● Source material
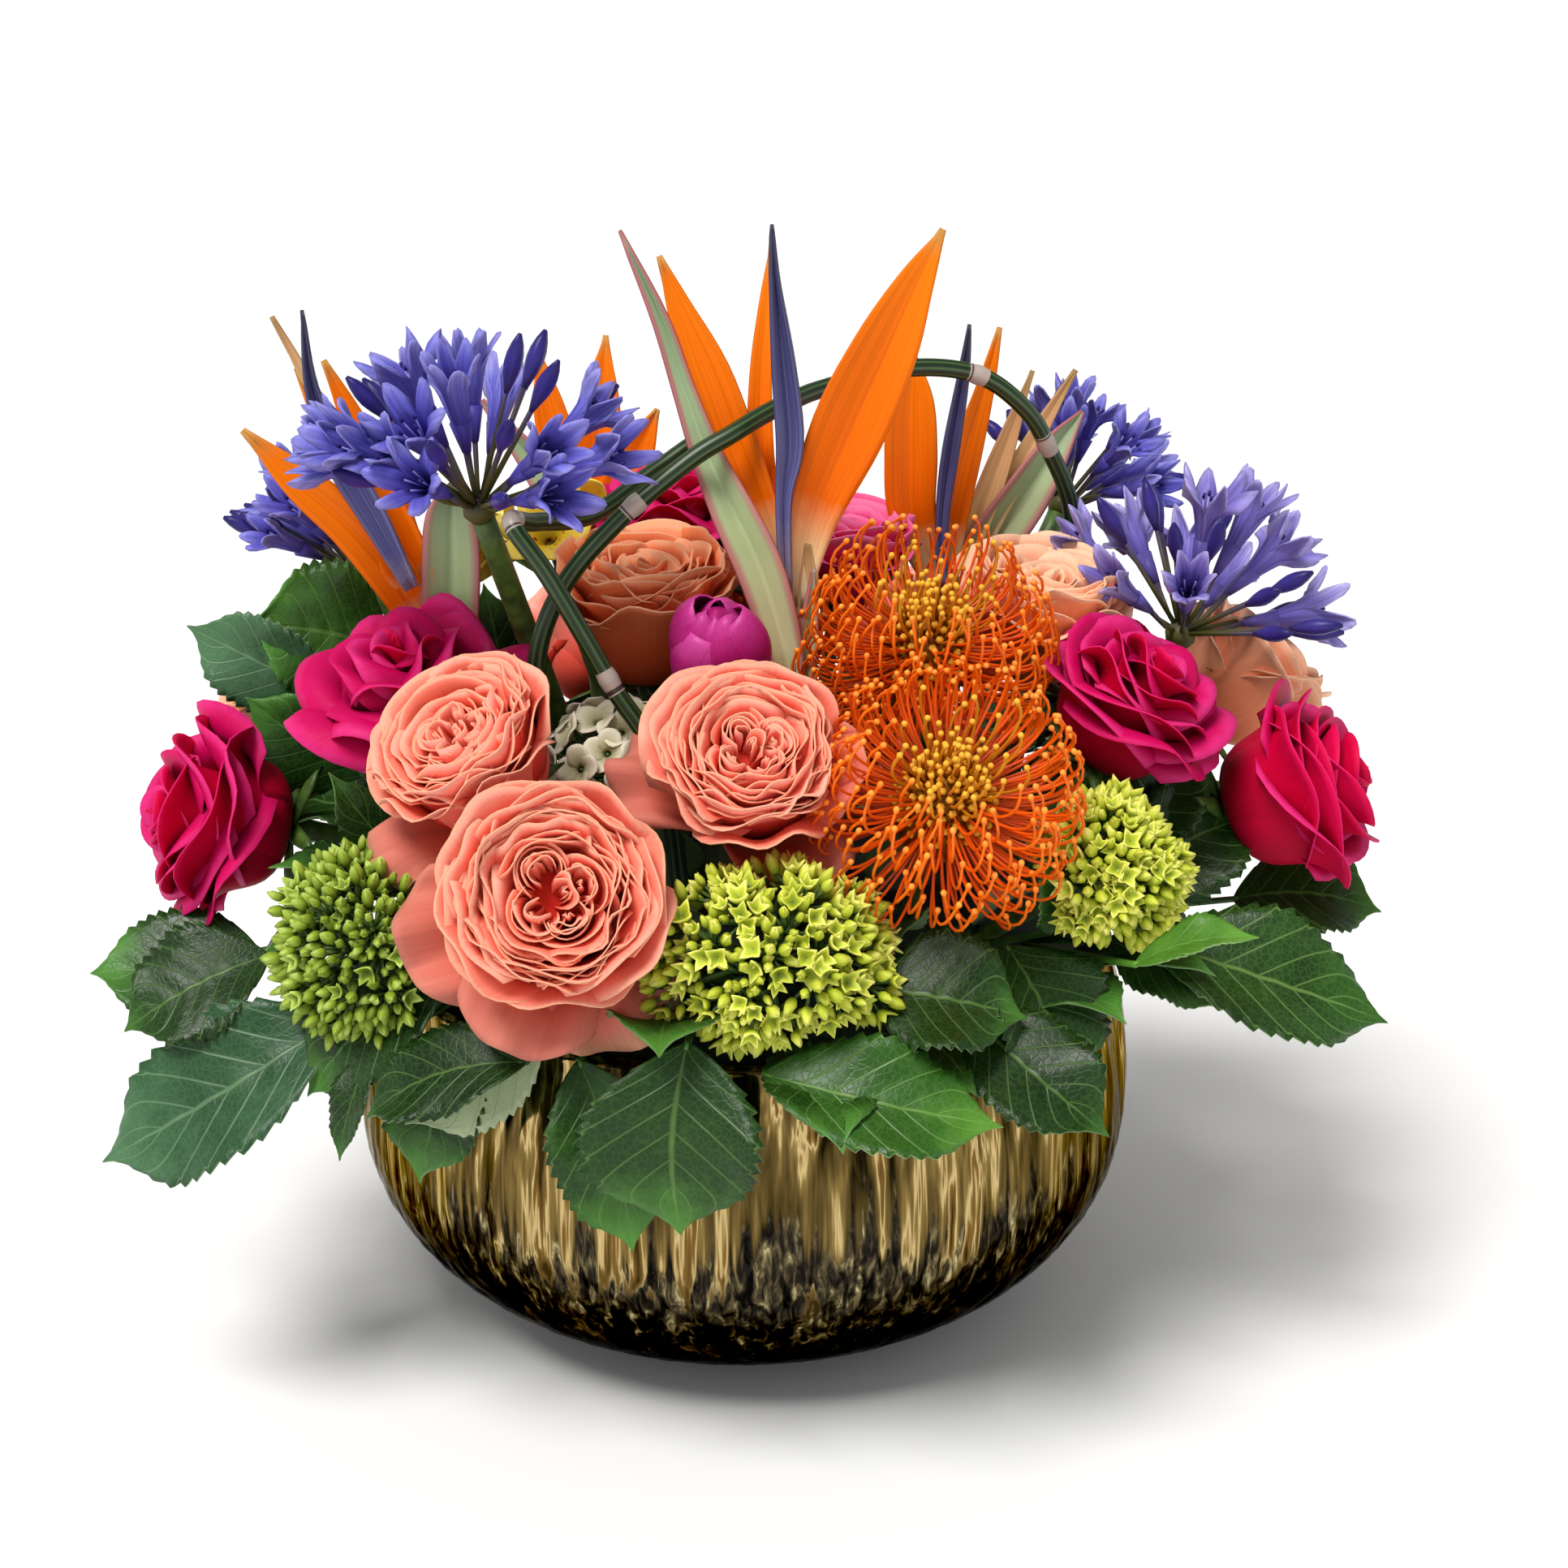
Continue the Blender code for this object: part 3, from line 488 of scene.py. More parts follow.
collar = Skin()
dice = np.random.default_rng(7)
for ring, (radius, count, rise, length, tilt) in enumerate((
        (22, 7, 150, 44, 62), (50, 12, 149, 46, 48), (76, 17, 146, 48, 32), (98, 20, 140, 46, 12))):
    for number in range(count):
        turn = 2 * math.pi * (number + 0.5 * ring + dice.uniform(-0.25, 0.25)) / count
        lean = math.radians(tilt + dice.uniform(-14, 14))
        out = np.array([math.cos(turn), math.sin(turn), 0.0])
        start = out * radius * MM + [0, 0, (rise - 12) * MM]
        way = out * math.cos(lean) + np.array([0, 0, math.sin(lean)])
        base = start + way * 18 * MM
        drop = np.array([0, 0, -1]) * (6 + 8 * (ring == 3)) * MM
        tip = base + way * length * dice.uniform(0.85, 1.15) * MM + drop
        add_leaf(collar, start, base, tip, dice.uniform(12, 17) * MM, 4 * MM, 300 + 40 * ring + number,
                 rows=31, columns=7, tone=dice.uniform(0.25, 0.75), up=[-out[0] * 0.4, -out[1] * 0.4, 1],
                 slot=int(dice.uniform() < 0.25))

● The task
Copy every line exactly. Leave nothing out.

● Complete output
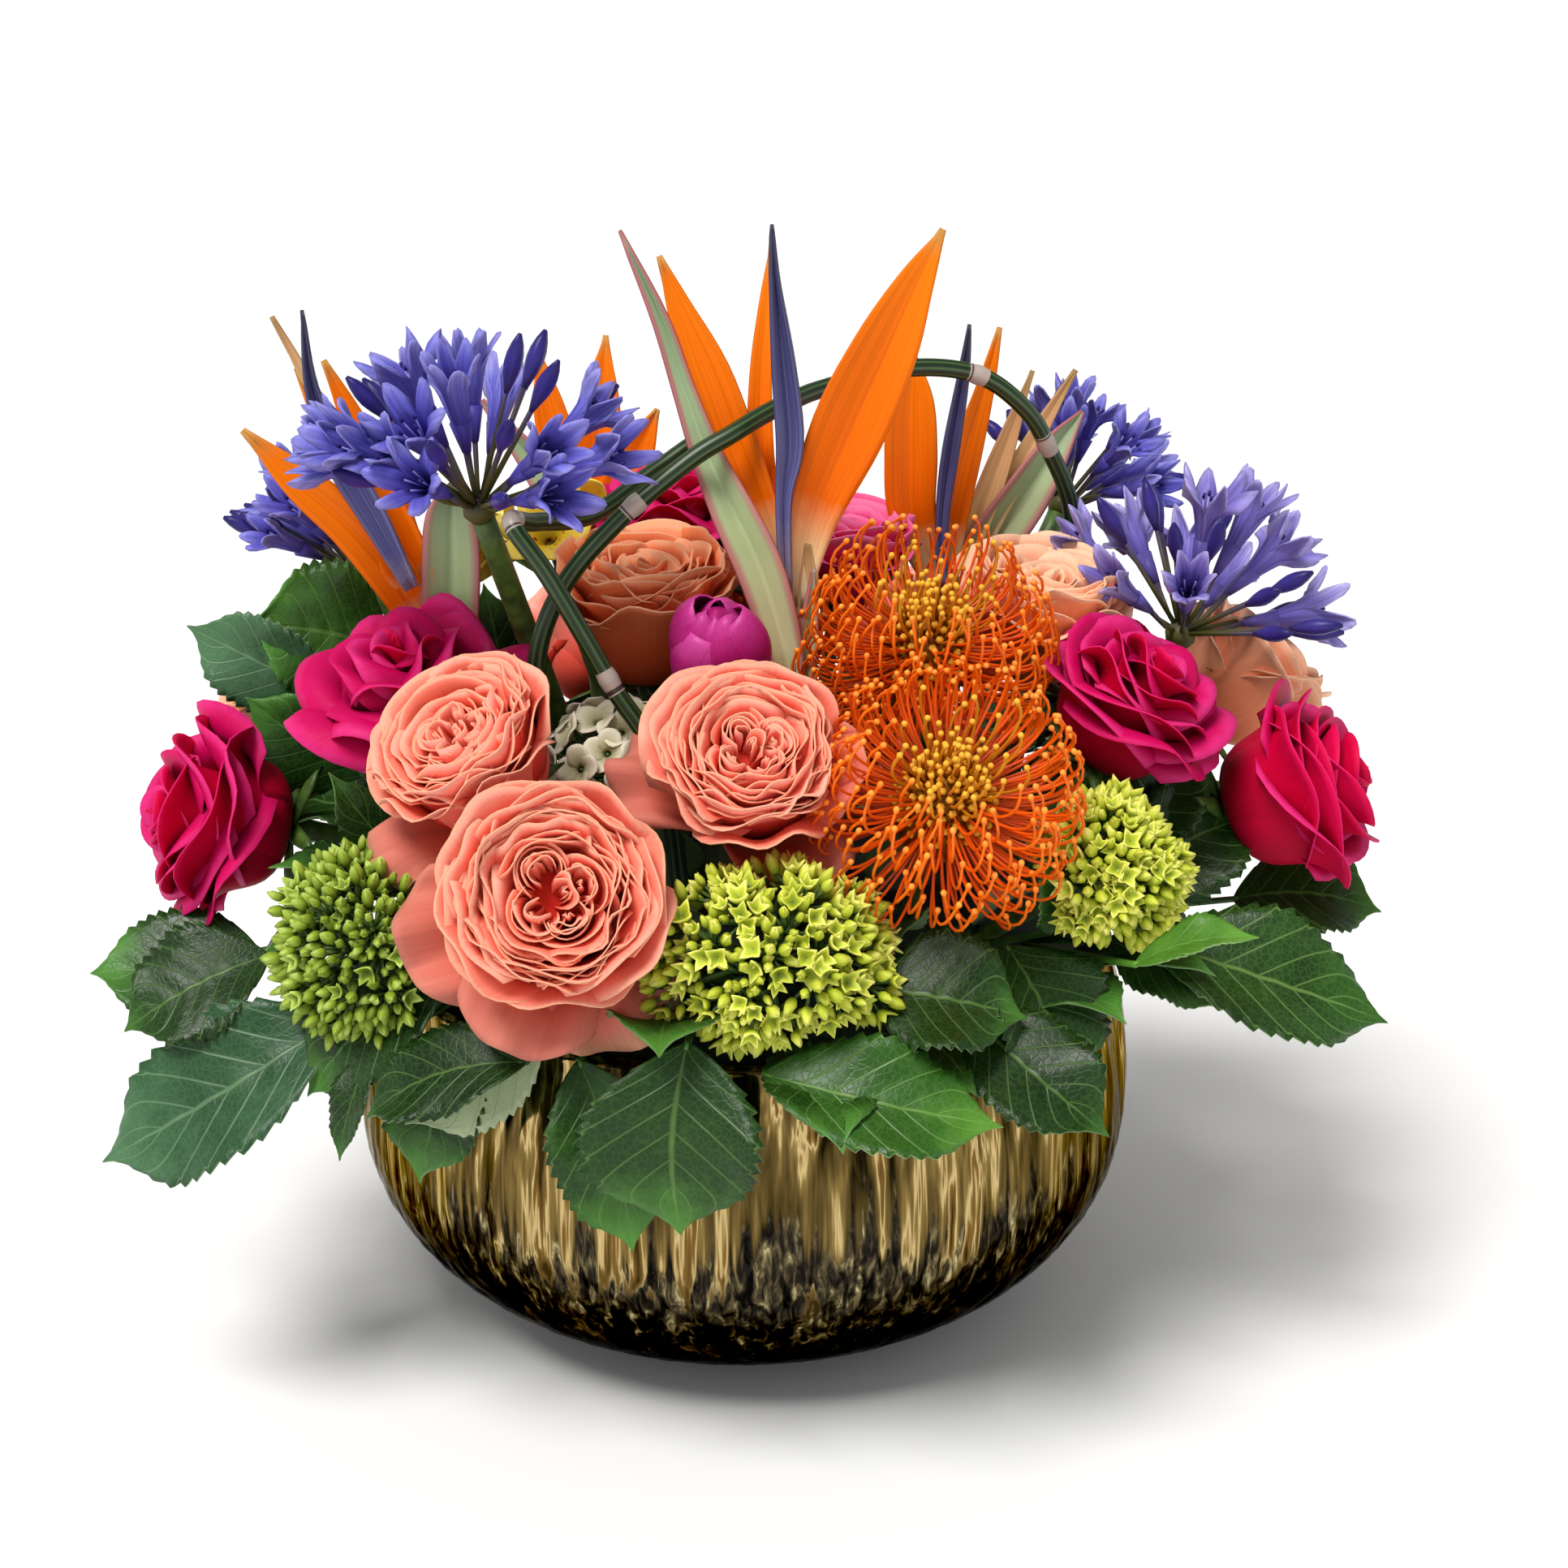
Continue the Blender code for this object: part 3, from line 488 of scene.py. More parts follow.
collar = Skin()
dice = np.random.default_rng(7)
for ring, (radius, count, rise, length, tilt) in enumerate((
        (22, 7, 150, 44, 62), (50, 12, 149, 46, 48), (76, 17, 146, 48, 32), (98, 20, 140, 46, 12))):
    for number in range(count):
        turn = 2 * math.pi * (number + 0.5 * ring + dice.uniform(-0.25, 0.25)) / count
        lean = math.radians(tilt + dice.uniform(-14, 14))
        out = np.array([math.cos(turn), math.sin(turn), 0.0])
        start = out * radius * MM + [0, 0, (rise - 12) * MM]
        way = out * math.cos(lean) + np.array([0, 0, math.sin(lean)])
        base = start + way * 18 * MM
        drop = np.array([0, 0, -1]) * (6 + 8 * (ring == 3)) * MM
        tip = base + way * length * dice.uniform(0.85, 1.15) * MM + drop
        add_leaf(collar, start, base, tip, dice.uniform(12, 17) * MM, 4 * MM, 300 + 40 * ring + number,
                 rows=31, columns=7, tone=dice.uniform(0.25, 0.75), up=[-out[0] * 0.4, -out[1] * 0.4, 1],
                 slot=int(dice.uniform() < 0.25))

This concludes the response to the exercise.